Fortunately, his son was a local priest, so I made a contribution to his parish of the face value of the tickets and not only was it one helluva game, but given that the judge had been a student manager of the team when Rockne was the coach, those were some bodacious seats.
Surely Beyoncé has a favorite charity, even if none of her children are in the clergy.
As for Clarence, he’s a lost cause. Long Dong Thomas came to SCOTUS as an arrogant jerk who assumed that rank has its privileges.
Pretty sure Bibi isn’t concerned about creating future terrorists, as it will only give him an excuse to continue his crusade of wiping out every last Palestinian.
It’s baffling to me that people complain about there not being enough babies, when the world’s population is nearing 8 billion living on a system that is not sustainable.
Oh, there’s more than enough of “your” babies….
While you’d think that people who are anti-abortion would be pro-contraception (since more contraception = fewer unwanted pregnancies), you have to remember that these people are Puritans.
They believe that sex should ONLY:
1. Occur within the confines of a marriage
and
2. Occur with the express purpose of making a baby
Period.
After all, if women don’t have the threat of pregnancy dangling over their heads at all times, that just gives them the freedom to be total sluts, right?
This is why the GOP isn’t satisfied with simply overturning Roe.
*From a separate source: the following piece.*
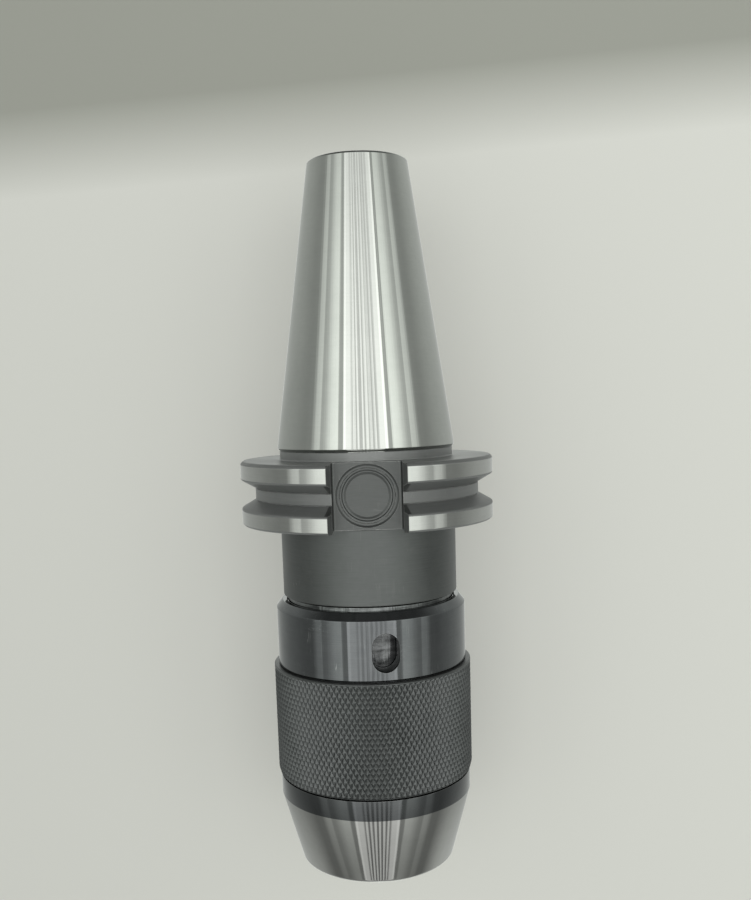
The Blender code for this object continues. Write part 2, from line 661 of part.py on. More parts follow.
def make_jaw_mesh(cutters):
    """One jaw with its tip at the origin: wedge flanks, a back rounded to the cone, a T-head on top."""
    half = 0.5 * JAW_WIDTH
    edge_half = 0.5 * JAW_EDGE_WIDTH
    flank_depth = (half - edge_half) / math.tan(math.pi / JAW_COUNT)
    rear = JAW_REAR_RADIUS - GRIP_RADIUS_OPEN
    jaw_top = JAW_HEAD_TOP_Z - JAW_TIP_Z
    shoulder = JAW_SHOULDER_Z - JAW_TIP_Z
    head_foot = JAW_HEAD_FOOT_Z - JAW_TIP_Z
    outline = [(0.0, -edge_half), (flank_depth, -half), (rear, -half)]
    outline += [(x, -y) for x, y in reversed(outline)]
    jaw = extruded("jaw_blank", outline, 0.0, jaw_top, cutters)

    back_centre = JAW_TIP_DEPTH - JAW_BACK_RADIUS / math.cos(JAW_ANGLE)
    back = rods("jaw_back", JAW_BACK_RADIUS, 4.0 * jaw_top, [Vector()], BODY_STEPS, cutters)
    back.matrix_world = Matrix.Translation((back_centre, 0.0, 0.0)) @ Matrix.Rotation(JAW_ANGLE, 4, "Y")
    cut(jaw, back, "INTERSECT")

    past = JAW_WIDTH
    relief_low = (JAW_HEAD_DEPTH, -past, shoulder)
    relief_high = (rear + past, past, jaw_top + past)
    cut(jaw, box("jaw_rear_relief", relief_low, relief_high, cutters))
    neck_half = 0.5 * JAW_NECK_WIDTH
    for side, (inner, outer) in (("left", (-past, -neck_half)), ("right", (neck_half, past))):
        low = (-past, inner, shoulder)
        high = (rear + past, outer, head_foot)
        cut(jaw, box(f"jaw_neck_{side}", low, high, cutters))
    chamfer = box("jaw_tip_chamfer", (0.0, -past, -past), (past, past, 0.0), cutters)
    chamfer_start = Matrix.Translation((JAW_TIP_DEPTH - JAW_TIP_CHAMFER, 0.0, 0.0))
    chamfer.matrix_world = chamfer_start @ Matrix.Rotation(-JAW_TIP_SLOPE, 4, "Y")
    cut(jaw, chamfer)
    mesh = evaluated_mesh(jaw)
    bpy.data.objects.remove(jaw, do_unlink=True)
    return mesh


def make_jaws(parts, cutters, sleeve_axis):
    """Three like jaws, each with its origin at its gripping edge's tip."""
    mesh = make_jaw_mesh(cutters)
    for number, angle in enumerate(spaced(JAW_COUNT, JAW_AZIMUTH), 1):
        jaw = link(f"jaw_{number}", mesh.copy(), parts)
        jaw.parent = sleeve_axis
        jaw.location = around(GRIP_RADIUS_OPEN, angle, JAW_TIP_Z)
        jaw.rotation_euler.z = angle
        finish_part(jaw, HARD_STEEL)


def make_jaw_screw(parts, cutters):
    """Left-hand screw whose disc holds the jaws in three radial T-slots."""
    profile = [
        (SCREW_STEM_RADIUS - SCREW_CHAMFER, STEM_TOP_Z),
        (SCREW_STEM_RADIUS, STEM_TOP_Z - SCREW_CHAMFER),
        (SCREW_STEM_RADIUS, SCREW_TOP_Z),
        (SCREW_RADIUS, SCREW_TOP_Z),
        (SCREW_RADIUS, SCREW_FOOT_Z),
        (0.0, SCREW_FOOT_Z),
        (0.0, STEM_TOP_Z),
    ]
    screw = turned("jaw_screw", profile, parts, INNER_STEPS, SCREW_FOOT_Z)
    neck_width = JAW_NECK_WIDTH + 2.0 * SEAT_GAP
    reach = SKIRT_BORE_RADIUS + SEAT_GAP
    below = SCREW_FOOT_Z - STOP_GAP
    lip_top = SCREW_FOOT_Z + SCREW_LIP
    for number, angle in enumerate(spaced(JAW_COUNT, JAW_AZIMUTH), 1):
        neck = f"screw_neck_slot_{number}"
        head = f"screw_head_slot_{number}"
        cut(screw, radial_slot(neck, neck_width, reach, below, lip_top + STOP_GAP, angle, cutters))
        cut(screw, radial_slot(head, GUIDE_SLOT_WIDTH, reach, lip_top, SCREW_PLATE_Z, angle, cutters))
    return finish_part(screw, HARD_STEEL)


def groove_points(face_z, towards_balls):
    """Points of a race's ball groove, from its outer lip to its inner one."""
    groove_radius = BALL_RADIUS + ROLLING_GAP
    reach = math.acos((groove_radius - BALL_NEST) / groove_radius)
    ball_z = face_z + towards_balls * (groove_radius - BALL_NEST)
    points = []
    for share in (1.0, 0.5, 0.0, -0.5, -1.0):
        angle = share * reach
        radius = BALL_PITCH_RADIUS + groove_radius * math.sin(angle)
        points.append((radius, ball_z - towards_balls * groove_radius * math.cos(angle)))
    return points


def make_race(name, face_z, towards_balls, parts):
    """Hardened bearing ring with a round groove in the face that looks at the balls."""
    back_z = face_z - towards_balls * RACE_THICKNESS
    groove = groove_points(face_z, towards_balls)
    face = [(RACE_RADIUS, face_z)] + groove + [(RACE_BORE_RADIUS, face_z)]
    back = [(RACE_BORE_RADIUS, back_z), (RACE_RADIUS, back_z)]
    profile = face + back
    if towards_balls > 0.0:
        profile.reverse()
    return finish_part(turned(name, profile, parts, INNER_STEPS, back_z), BEARING_STEEL)


def make_ball_cage(parts, cutters):
    """Brass ring with a pocket for every ball."""
    inner = RACE_BORE_RADIUS + CAGE_MARGIN
    outer = RACE_RADIUS - CAGE_MARGIN
    half = 0.5 * CAGE_THICKNESS
    profile = [(outer, BALL_Z + half), (outer, BALL_Z - half), (inner, BALL_Z - half), (inner, BALL_Z + half)]
    cage = turned("ball_cage", profile, parts, INNER_STEPS, BALL_Z)
    places = [around(BALL_PITCH_RADIUS, angle, BALL_Z) for angle in spaced(BALL_COUNT)]
    pocket_radius = BALL_RADIUS + POCKET_GAP
    pockets = rods("ball_pockets", pocket_radius, 2.0 * CAGE_THICKNESS, places, POCKET_STEPS, cutters)
    return finish_part(cut(cage, pockets), CAGE_BRASS)


def make_balls(parts, cage_axis):
    """Steel balls that roll between the races."""
    shape = bmesh.new()
    bmesh.ops.create_icosphere(shape, subdivisions=BALL_SPLIT_STEPS, radius=BALL_RADIUS)
    mesh = bpy.data.meshes.new("ball")
    shape.to_mesh(mesh)
    shape.free()
    for number, angle in enumerate(spaced(BALL_COUNT), 1):
        ball = link(f"ball_{number:02d}", mesh.copy(), parts)
        ball.parent = cage_axis
        ball.location = around(BALL_PITCH_RADIUS, angle, BALL_Z)
        finish_part(ball, BEARING_STEEL)


def make_thrust_nut(parts, cutters):
    """Round nut on the skirt that holds the bearing up, with notches for a face spanner."""
    nut_radius = RACE_BORE_RADIUS + NUT_WIDTH
    profile = [
        (nut_radius, NUT_TOP_Z),
        (nut_radius, NUT_FOOT_Z),
        (RACE_BORE_RADIUS, NUT_FOOT_Z),
        (RACE_BORE_RADIUS, NUT_TOP_Z),
    ]
    nut = turned("thrust_nut", profile, parts, INNER_STEPS, NUT_FOOT_Z)
    half = 0.5 * NUT_NOTCH_WIDTH
    for number, angle in enumerate(spaced(NUT_NOTCH_COUNT, NUT_NOTCH_AZIMUTH), 1):
        low = (SKIRT_RADIUS, -half, NUT_FOOT_Z - NUT_NOTCH_DEPTH)
        high = (nut_radius + half, half, NUT_FOOT_Z + NUT_NOTCH_DEPTH)
        notch = box(f"nut_notch_{number}", low, high, cutters)
        notch.rotation_euler.z = angle
        cut(nut, notch)
    return finish_part(nut, HARD_STEEL)


def make_axis(name, collection):
    """An empty on the chuck's axis, which the pieces that turn together are parented to."""
    axis = bpy.data.objects.new(name, None)
    axis.empty_display_size = FLANGE_RADIUS
    collection.objects.link(axis)
    return axis


def main():
    clear_scene()
    parts = new_collection("keyless_drill_chuck")
    cutters = new_collection("cutters")
    sleeve_axis = make_axis("sleeve_axis", parts)
    cage_axis = make_axis("cage_axis", parts)

    make_shank(parts, cutters)
    make_dust_seal(parts)
    make_thrust_nut(parts, cutters)
    make_race("front_race", BALL_Z - RACE_FACE_OFFSET, 1.0, parts)

    turning = [
        make_spanner_sleeve(parts, cutters),
        make_knurled_sleeve(parts),
        make_nose_cone(parts),
        make_jaw_guide(parts, cutters),
        make_race("rear_race", BALL_Z + RACE_FACE_OFFSET, -1.0, parts),
        make_jaw_screw(parts, cutters),
    ]
    for piece in turning:
        piece.parent = sleeve_axis
    make_jaws(parts, cutters, sleeve_axis)

    cage = make_ball_cage(parts, cutters)
    cage.parent = cage_axis
    make_balls(parts, cage_axis)


main()
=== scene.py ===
"""Keyless drill chuck on a steep-taper V-flange shank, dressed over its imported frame."""

import logging
import math
from collections.abc import Callable, Iterator
from contextlib import contextmanager
from dataclasses import dataclass, field
from enum import Enum, IntEnum

import bmesh
import bpy
from mathutils import Matrix, Vector


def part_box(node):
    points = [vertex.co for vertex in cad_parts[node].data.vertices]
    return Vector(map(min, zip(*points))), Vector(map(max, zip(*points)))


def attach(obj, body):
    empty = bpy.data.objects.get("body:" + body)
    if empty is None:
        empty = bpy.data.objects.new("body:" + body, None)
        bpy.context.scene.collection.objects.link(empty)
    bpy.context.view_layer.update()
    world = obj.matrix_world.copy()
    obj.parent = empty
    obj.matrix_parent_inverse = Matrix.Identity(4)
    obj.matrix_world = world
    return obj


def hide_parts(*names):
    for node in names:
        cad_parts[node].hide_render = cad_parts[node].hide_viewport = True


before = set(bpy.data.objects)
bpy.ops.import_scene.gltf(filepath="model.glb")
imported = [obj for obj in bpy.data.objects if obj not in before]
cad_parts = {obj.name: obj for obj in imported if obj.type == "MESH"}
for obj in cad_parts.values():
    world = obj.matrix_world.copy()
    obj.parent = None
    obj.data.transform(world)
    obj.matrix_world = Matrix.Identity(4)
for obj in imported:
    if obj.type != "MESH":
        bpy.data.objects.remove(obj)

MM = 0.001
FINE_STEPS = 256
WELD = 0.002 * MM
SNAP = 1e-7
ON_AXIS = 0.01 * MM
NEAR = 0.1 * MM
SHARP_ANGLE = math.radians(28.0)
# A normal along the axis, and one straight away from it, have at least this much of 1
FLAT = 0.95
OUTWARD = 0.99
# A rounding takes at most this share of a side
MOST_REACH = 0.4
# Beside each rounding a further ring, at this share of its reach, keeps the straight side's shading
HOLD = 1.12
# Levels in the studio's ramps are divided by this, to stay near the range of a colour
RAMP_SCALE = 2.0

Profile = list[tuple[float, float]]
FacePick = Callable[[Vector, Vector], int]
Ring = list[tuple[float, float, float]]
Colour = tuple[float, float, float]
Stops = tuple[tuple[float, float], ...]
Socket = bpy.types.NodeSocket

log = logging.getLogger("chuck")


class Body(Enum):
    """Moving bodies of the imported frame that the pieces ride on."""

    SHANK = "shank"
    SLEEVE = "sleeve"


class ShankZone(IntEnum):
    """Material slots of the shank, in their order."""

    TAPER = 0
    RIM = 1
    NECK = 2
    GROOVE = 3
    JOURNAL = 4
    BORE = 5
    SLOT = 6
    FACE = 7


class SleeveZone(IntEnum):
    """Material slots of the spanner sleeve, in their order."""

    OUTSIDE = 0
    BORE = 1
    HOLE = 2


class NoseZone(IntEnum):
    """Material slots of the nose, in their order."""

    CONE = 0
    BAND = 1
    BORE = 2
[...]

They want enforcers stationed in every bedroom in America to ensure that there’s no hanky-panky going on.
Enjoyed the whole column (as usual), but really liked the story of getting great seats for the USC game. I don’t know why it resonated with me, as I’ve only been to only a few college games in my life, all Div. 3 – must be the combination of ethics, which appears to be so lacking nowadays and the karma of getting great seats.
Another head-scratcher, they insist on no abortion or contraception but ignore the needs of mothers and children after they’re born. If Republicans wish to raise human cattle, ranchers would say they’re going about it all wrong.